§ Written problem
Everything from the line containing "up to the side" through the line containing "LAND_STEPS = 2" must be quoted exactly; everything else is left out.

§ Exercise material
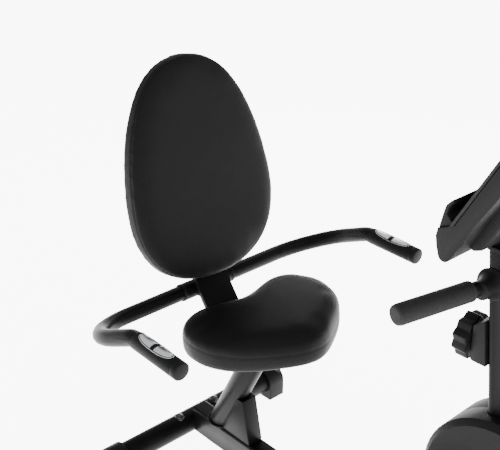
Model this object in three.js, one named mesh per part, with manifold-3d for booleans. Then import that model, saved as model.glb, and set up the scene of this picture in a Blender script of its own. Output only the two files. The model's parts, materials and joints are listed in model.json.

---

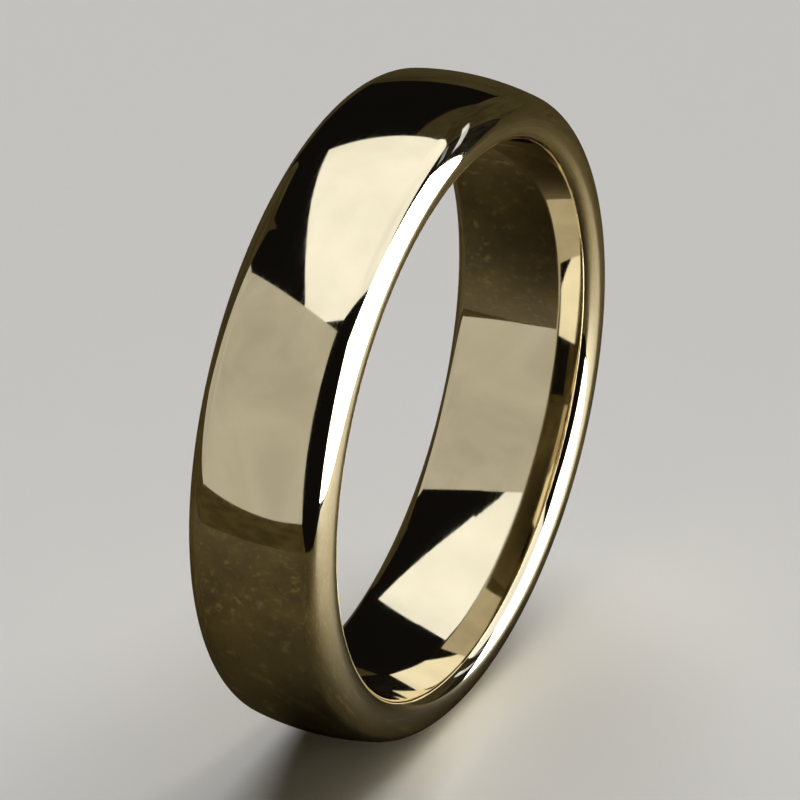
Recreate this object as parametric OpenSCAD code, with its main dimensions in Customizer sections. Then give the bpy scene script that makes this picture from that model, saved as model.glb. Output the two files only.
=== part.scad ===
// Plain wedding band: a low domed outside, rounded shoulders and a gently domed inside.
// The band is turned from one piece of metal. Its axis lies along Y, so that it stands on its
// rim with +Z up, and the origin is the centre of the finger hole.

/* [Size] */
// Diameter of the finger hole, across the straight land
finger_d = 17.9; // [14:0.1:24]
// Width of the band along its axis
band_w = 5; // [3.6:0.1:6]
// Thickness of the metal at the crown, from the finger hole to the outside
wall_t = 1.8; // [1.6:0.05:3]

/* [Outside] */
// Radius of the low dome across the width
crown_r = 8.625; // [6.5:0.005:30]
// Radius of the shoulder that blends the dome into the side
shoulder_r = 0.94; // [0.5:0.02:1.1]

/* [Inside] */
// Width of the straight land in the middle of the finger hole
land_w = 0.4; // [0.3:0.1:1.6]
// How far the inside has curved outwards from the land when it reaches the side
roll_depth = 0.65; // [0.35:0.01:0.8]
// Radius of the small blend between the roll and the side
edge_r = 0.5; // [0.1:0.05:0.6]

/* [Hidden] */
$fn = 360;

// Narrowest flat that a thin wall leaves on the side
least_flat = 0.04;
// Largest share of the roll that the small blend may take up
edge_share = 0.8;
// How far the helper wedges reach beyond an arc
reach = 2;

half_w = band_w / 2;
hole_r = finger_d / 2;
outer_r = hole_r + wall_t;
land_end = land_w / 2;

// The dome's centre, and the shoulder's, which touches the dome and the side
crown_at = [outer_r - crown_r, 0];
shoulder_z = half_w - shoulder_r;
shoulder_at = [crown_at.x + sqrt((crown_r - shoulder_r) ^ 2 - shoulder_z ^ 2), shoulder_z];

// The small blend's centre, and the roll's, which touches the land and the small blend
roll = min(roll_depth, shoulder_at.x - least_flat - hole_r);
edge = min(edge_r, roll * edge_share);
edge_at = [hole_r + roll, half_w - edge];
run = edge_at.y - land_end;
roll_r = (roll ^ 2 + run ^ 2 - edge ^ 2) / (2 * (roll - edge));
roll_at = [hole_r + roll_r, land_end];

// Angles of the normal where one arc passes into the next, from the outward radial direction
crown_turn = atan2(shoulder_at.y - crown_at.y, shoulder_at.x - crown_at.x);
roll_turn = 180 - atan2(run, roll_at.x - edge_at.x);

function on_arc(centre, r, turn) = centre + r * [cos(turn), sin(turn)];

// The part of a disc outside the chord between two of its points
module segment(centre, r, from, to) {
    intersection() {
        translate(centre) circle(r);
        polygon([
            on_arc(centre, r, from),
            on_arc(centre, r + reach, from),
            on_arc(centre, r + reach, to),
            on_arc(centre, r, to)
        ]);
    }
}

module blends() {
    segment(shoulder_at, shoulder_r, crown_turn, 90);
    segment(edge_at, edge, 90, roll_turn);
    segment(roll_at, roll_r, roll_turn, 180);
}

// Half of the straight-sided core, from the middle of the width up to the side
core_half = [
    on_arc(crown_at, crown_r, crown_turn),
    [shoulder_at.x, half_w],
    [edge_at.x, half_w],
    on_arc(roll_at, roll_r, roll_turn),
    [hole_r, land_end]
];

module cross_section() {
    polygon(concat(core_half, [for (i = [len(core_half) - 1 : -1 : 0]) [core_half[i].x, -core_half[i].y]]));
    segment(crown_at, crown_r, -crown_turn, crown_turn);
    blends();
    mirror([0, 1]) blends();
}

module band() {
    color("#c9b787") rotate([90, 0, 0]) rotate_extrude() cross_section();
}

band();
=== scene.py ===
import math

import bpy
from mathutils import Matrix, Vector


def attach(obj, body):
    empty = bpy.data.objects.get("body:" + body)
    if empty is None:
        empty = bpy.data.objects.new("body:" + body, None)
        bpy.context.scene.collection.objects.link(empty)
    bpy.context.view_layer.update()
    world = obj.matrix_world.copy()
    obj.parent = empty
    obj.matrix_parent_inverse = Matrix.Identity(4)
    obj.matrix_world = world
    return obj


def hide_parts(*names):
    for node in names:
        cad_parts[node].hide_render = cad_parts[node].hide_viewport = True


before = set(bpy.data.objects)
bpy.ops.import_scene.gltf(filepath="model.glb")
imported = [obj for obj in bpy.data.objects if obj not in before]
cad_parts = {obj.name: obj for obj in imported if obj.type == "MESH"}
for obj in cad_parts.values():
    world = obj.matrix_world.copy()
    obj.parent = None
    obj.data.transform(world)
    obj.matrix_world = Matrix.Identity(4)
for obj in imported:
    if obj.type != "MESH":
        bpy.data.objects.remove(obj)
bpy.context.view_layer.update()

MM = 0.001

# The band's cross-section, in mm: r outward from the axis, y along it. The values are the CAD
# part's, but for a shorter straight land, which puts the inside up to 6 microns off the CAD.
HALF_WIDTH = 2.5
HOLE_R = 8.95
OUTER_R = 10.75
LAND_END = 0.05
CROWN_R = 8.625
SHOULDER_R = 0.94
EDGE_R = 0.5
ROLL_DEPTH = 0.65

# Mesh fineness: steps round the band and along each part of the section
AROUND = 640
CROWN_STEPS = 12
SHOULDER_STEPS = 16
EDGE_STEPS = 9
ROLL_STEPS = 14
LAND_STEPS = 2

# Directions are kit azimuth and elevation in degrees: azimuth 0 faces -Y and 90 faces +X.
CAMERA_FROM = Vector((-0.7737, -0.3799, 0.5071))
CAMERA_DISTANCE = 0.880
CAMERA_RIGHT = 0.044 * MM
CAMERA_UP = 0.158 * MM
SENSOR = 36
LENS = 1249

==

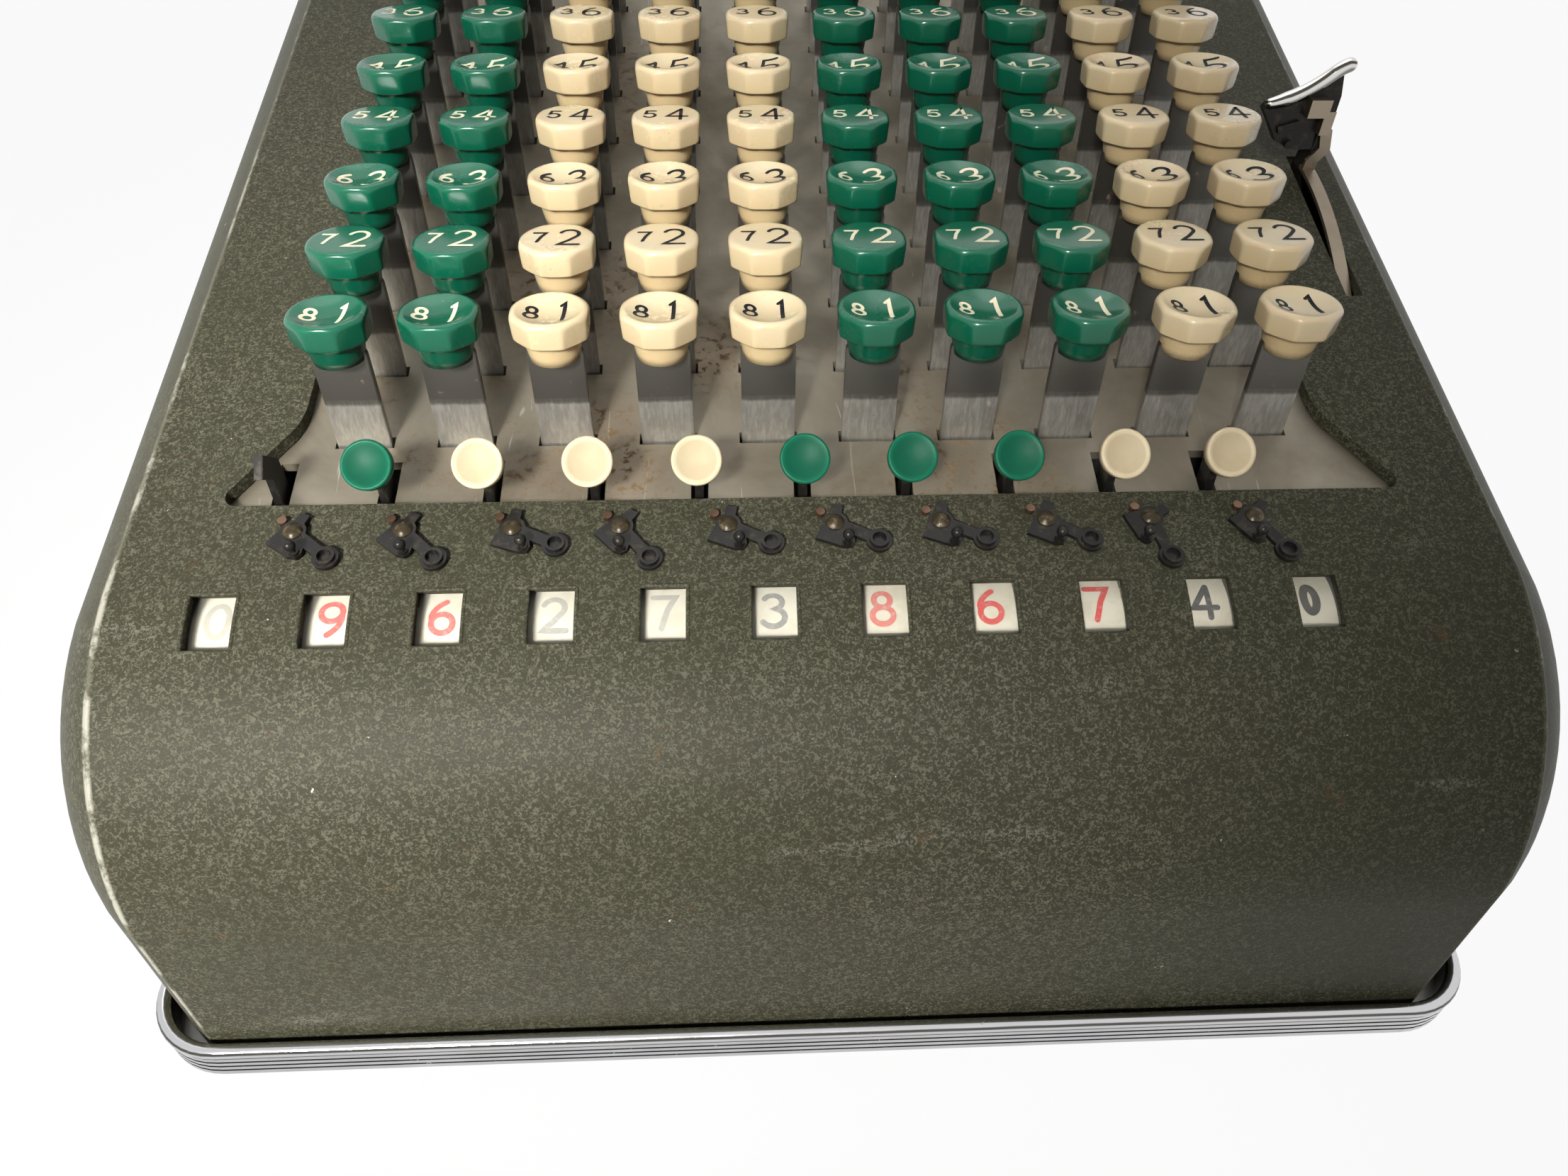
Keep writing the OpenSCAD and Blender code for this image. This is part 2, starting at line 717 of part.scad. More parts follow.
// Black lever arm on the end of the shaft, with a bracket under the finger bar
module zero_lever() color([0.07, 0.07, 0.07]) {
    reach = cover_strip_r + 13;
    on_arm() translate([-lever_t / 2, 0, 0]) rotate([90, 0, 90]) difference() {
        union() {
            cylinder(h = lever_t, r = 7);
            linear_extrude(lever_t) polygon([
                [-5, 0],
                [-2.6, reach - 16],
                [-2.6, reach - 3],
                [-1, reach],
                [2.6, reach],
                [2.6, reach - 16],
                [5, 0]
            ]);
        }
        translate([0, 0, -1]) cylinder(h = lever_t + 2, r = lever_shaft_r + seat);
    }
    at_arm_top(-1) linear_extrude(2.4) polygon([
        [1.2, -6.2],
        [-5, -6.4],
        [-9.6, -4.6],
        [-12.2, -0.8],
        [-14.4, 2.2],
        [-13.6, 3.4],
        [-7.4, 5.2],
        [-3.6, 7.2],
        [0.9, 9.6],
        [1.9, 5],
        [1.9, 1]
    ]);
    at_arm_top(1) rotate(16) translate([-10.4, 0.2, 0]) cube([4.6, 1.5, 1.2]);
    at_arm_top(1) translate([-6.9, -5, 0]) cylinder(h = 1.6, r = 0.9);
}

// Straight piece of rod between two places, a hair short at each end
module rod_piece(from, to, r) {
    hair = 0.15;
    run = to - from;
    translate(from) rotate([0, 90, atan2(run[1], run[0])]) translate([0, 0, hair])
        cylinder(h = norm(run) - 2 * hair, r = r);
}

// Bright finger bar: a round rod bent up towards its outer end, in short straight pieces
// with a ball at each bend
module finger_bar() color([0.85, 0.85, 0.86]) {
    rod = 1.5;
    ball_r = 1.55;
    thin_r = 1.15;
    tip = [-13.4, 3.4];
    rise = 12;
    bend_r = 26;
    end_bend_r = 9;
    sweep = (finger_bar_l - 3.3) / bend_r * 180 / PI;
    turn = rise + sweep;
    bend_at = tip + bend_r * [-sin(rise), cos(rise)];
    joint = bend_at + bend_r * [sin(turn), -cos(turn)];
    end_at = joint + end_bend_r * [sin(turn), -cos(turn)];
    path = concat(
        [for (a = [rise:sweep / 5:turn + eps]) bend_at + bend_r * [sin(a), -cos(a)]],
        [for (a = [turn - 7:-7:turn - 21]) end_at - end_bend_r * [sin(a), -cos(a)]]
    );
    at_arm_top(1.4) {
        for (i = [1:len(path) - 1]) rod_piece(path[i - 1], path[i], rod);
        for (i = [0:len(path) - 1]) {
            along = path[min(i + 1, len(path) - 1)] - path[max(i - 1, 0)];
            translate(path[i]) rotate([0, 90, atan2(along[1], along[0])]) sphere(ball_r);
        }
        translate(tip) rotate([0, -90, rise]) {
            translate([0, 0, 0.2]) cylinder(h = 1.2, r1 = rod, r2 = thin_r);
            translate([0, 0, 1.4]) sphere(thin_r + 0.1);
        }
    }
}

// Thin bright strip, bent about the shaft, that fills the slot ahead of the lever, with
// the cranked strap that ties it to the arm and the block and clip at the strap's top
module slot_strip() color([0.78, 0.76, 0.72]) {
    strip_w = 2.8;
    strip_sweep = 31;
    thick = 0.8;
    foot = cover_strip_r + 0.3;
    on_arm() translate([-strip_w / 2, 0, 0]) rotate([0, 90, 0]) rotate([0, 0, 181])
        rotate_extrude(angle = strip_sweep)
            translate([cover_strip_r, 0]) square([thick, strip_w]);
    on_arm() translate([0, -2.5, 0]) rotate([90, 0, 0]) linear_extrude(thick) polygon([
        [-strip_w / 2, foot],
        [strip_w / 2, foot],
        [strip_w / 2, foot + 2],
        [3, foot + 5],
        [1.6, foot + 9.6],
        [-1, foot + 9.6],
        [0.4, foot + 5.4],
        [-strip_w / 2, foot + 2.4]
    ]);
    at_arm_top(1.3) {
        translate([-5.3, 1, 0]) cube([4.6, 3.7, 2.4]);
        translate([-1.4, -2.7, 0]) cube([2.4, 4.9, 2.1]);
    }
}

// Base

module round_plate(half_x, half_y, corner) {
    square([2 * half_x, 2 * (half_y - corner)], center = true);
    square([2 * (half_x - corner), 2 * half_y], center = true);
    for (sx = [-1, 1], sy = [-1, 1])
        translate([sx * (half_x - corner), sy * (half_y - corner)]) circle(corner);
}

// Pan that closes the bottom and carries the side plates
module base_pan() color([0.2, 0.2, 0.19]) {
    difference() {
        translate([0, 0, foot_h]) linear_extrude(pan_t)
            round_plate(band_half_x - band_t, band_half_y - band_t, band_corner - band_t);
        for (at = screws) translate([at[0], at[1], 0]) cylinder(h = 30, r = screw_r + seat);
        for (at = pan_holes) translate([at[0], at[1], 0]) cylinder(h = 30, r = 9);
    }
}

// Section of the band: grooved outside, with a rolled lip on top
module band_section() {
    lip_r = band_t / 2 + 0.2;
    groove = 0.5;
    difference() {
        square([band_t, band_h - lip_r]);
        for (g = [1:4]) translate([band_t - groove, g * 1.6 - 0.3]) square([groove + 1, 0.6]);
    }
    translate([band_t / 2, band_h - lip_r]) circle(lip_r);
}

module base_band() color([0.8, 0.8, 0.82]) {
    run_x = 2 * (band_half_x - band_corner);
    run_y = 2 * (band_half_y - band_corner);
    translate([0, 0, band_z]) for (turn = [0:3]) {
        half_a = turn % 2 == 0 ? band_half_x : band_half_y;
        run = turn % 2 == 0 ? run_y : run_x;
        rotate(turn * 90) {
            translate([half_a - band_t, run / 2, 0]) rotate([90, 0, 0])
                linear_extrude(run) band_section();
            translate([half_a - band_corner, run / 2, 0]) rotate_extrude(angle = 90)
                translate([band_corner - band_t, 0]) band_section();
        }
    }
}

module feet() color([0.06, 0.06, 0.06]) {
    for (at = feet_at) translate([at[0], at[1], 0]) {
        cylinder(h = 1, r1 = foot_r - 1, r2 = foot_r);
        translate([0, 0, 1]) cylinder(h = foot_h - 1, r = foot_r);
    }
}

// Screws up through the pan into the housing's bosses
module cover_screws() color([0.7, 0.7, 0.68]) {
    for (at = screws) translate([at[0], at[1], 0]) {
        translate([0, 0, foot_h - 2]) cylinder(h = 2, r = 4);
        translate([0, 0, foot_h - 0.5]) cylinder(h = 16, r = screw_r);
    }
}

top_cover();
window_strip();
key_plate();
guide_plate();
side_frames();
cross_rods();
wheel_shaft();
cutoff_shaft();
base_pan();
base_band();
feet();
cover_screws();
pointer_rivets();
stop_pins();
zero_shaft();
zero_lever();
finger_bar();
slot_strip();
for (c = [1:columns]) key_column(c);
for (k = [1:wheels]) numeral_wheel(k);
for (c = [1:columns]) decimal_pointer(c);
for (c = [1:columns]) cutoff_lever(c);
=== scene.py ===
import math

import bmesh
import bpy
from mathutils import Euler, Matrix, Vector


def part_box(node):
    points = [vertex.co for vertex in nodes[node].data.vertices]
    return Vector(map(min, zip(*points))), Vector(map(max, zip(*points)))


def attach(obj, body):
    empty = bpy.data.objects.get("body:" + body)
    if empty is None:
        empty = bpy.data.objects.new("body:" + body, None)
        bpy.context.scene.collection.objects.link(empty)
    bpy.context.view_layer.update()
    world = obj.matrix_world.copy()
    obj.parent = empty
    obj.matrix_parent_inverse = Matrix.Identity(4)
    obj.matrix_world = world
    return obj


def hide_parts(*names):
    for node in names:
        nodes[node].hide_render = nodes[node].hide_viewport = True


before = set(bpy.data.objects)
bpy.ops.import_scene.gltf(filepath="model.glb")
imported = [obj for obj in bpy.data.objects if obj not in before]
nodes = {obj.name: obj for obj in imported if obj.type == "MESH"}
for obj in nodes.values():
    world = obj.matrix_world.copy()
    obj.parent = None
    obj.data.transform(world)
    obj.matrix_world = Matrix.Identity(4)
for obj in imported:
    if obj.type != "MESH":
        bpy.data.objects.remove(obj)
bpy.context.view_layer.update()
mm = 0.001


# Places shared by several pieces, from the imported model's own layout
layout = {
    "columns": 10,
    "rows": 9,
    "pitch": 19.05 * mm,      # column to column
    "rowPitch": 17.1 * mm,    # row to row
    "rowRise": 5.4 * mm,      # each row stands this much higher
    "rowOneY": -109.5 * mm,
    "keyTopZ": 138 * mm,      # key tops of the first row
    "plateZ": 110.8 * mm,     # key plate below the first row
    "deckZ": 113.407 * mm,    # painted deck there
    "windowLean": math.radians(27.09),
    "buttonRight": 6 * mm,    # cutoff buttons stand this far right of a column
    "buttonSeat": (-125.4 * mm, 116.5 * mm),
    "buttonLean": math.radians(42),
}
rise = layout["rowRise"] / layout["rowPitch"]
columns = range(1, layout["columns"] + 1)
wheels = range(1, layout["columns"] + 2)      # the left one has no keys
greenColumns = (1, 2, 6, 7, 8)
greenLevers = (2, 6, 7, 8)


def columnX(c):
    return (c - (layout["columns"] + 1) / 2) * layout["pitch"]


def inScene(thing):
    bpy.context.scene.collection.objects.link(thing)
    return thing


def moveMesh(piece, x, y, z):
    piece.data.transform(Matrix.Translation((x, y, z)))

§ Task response
// Half of the straight-sided core, from the middle of the width up to the side
core_half = [
    on_arc(crown_at, crown_r, crown_turn),
    [shoulder_at.x, half_w],
    [edge_at.x, half_w],
    on_arc(roll_at, roll_r, roll_turn),
    [hole_r, land_end]
];

module cross_section() {
    polygon(concat(core_half, [for (i = [len(core_half) - 1 : -1 : 0]) [core_half[i].x, -core_half[i].y]]));
    segment(crown_at, crown_r, -crown_turn, crown_turn);
    blends();
    mirror([0, 1]) blends();
}

module band() {
    color("#c9b787") rotate([90, 0, 0]) rotate_extrude() cross_section();
}

band();
=== scene.py ===
import math

import bpy
from mathutils import Matrix, Vector


def attach(obj, body):
    empty = bpy.data.objects.get("body:" + body)
    if empty is None:
        empty = bpy.data.objects.new("body:" + body, None)
        bpy.context.scene.collection.objects.link(empty)
    bpy.context.view_layer.update()
    world = obj.matrix_world.copy()
    obj.parent = empty
    obj.matrix_parent_inverse = Matrix.Identity(4)
    obj.matrix_world = world
    return obj


def hide_parts(*names):
    for node in names:
        cad_parts[node].hide_render = cad_parts[node].hide_viewport = True


before = set(bpy.data.objects)
bpy.ops.import_scene.gltf(filepath="model.glb")
imported = [obj for obj in bpy.data.objects if obj not in before]
cad_parts = {obj.name: obj for obj in imported if obj.type == "MESH"}
for obj in cad_parts.values():
    world = obj.matrix_world.copy()
    obj.parent = None
    obj.data.transform(world)
    obj.matrix_world = Matrix.Identity(4)
for obj in imported:
    if obj.type != "MESH":
        bpy.data.objects.remove(obj)
bpy.context.view_layer.update()

MM = 0.001

# The band's cross-section, in mm: r outward from the axis, y along it. The values are the CAD
# part's, but for a shorter straight land, which puts the inside up to 6 microns off the CAD.
HALF_WIDTH = 2.5
HOLE_R = 8.95
OUTER_R = 10.75
LAND_END = 0.05
CROWN_R = 8.625
SHOULDER_R = 0.94
EDGE_R = 0.5
ROLL_DEPTH = 0.65

# Mesh fineness: steps round the band and along each part of the section
AROUND = 640
CROWN_STEPS = 12
SHOULDER_STEPS = 16
EDGE_STEPS = 9
ROLL_STEPS = 14
LAND_STEPS = 2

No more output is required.